The idea for the direct marketing strategy developed in 1992 when the families Gaus and Lütje started to grow potatoes. „They tasted so good that we thought other people would like them, too. And the direct marketing idea was born“, Ernst Lütje remembers with a smile. “The objective was to market the potatoes as close to the customer as possible. We started regionally, with self-service boxes for potatoes and farm shops. In 1999, we created a logo to establish our own, regional brand. This is how we caught the attention of the food retailers. Due to the return to regional products and short supply chains our product meets the current trend – according to the slogan: regional is the better organic”, the 46-year-old farmer proudly states.
The farms constantly work with innovative ideas to develop the marketing even further, to increase the attraction of the potato and to meet the changing customer requirements. In 2017, a campaign for potato marketing in the food retailing stores was established that so far had been unheard of in Germany – a shelving system to sell potatoes in bulk. The customer can choose the quantity of potatoes he/she wants and take them with him/her in a reusable paper bag. And to complete the idea of sustainability, the farm changed from plastic bags to compostable potato string bags made of cellulose. Due to the consequent development of the marketing of loose goods in a special shelving system and the conversion to plastic-free bags the partners achieved an average sales increase of more than 100 % over all Edeka (a German retail chain) markets (50 supermarkets that are supplied with the farm-owned truck) from 2018 to 2019.
“With public relations, kindergartens, schools and farm visits we try to let society participate in our farm. Facebook, Instagram, adverts in newspapers and our website are an inherent part of the communication with the consumer. And the final customer as well as the supermarkets appreciate our special campaigns in the markets with market wagons or old tractors“, Lütje emphasises. With the sweet potatoes he does not only offer a trend product, but he also does pioneer work by pushing the cultivation of the rather thermophilic plant in Germany. The cultivated area grows constantly and in addition to the sweet potato itself the partners also started to sell chips under the Gaus-Lütje brand in the Edeka markets.

Turning himself into a brand with clever public relations

„Regional and sustainable is ideal“, 41-year-old Stefan Leichenauer says. He tries to market all the products of his 145-hectare farm directly. His elite wheat for example is sold to a neighbouring mill which in turn sells the flour to a regional bakery. With regard to beef cattle he co-operates with a local butcher, his spelt is sold to a regional noodle producer and he is looking for a brewery that will buy his spring barley. His fields are not located in a very favoured region – the soils are extremely stony.
“My Grandpa always took me with him to the fields and tried to explain the value and importance of the soil. He always said: Your capital is 17 cm deep – that’s your soil. If you neglect it, you will be bankrupt in 17 years. If you care for it, you will always be a good farmer.” Today I am much more aware of what he wanted to tell me at that time.
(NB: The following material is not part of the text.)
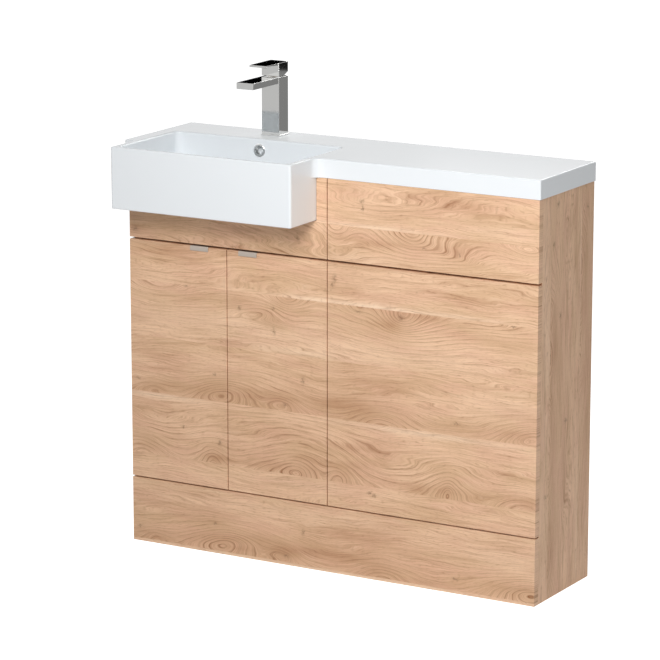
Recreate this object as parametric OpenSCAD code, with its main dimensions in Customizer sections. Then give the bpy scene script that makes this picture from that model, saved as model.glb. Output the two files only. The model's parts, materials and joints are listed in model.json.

When I was 15 years old, I told my Dad that I wanted to be a farmer and he immediately agreed and added: “I will help you to succeed.” In 2001 I had my degree in agriculture and wanted to get going at top speed. But my father always slowed me down a little bit. At that time, I did not understand. But in 2016 I had a massive burn-out“, Stefan Leichenauer today says self-confidently. His family and especially his wife and his two sons together with professional advice helped him to get through this stage. Today he shares the experiences he made during that time with professional colleagues.
How could that burn-out happen? In the time before the burn-out he had increased the farm from 30 to 145 hectares and the number of fattening bulls to 50. “My regional marketing projects contributed to the fact that I re-discovered the passion for my profession. I get very proud when I hear people in the bakery ask for bread made with cereals from the Leichenauer farm.“ For several years the crops have been grown with hybrid farming. The Lauterbachhof has been selected by the Federal State of Baden-Württemberg as a demonstration farm for this kind of farming that tries to combine the best of conventional and organic cultivation systems. “Today I use soil auxiliaries or for example work with a harrow in my crops. Despite the stony soils the harvests are very good. And today I know much better what to make of what my Granddad told me.” Due to his kind of farming and marketing Stefan Leichenauer reaches many people from different social classes all over Germany. He has several thousand followers in the social media and politicians ask for his opinion on the topic Farming of the Future. But a lot of discussions take place directly at his farm – in fact every Thursday when his wife bakes several varieties of bread from their own crops. About 80 loaves of bread are sold directly to the consumer this way.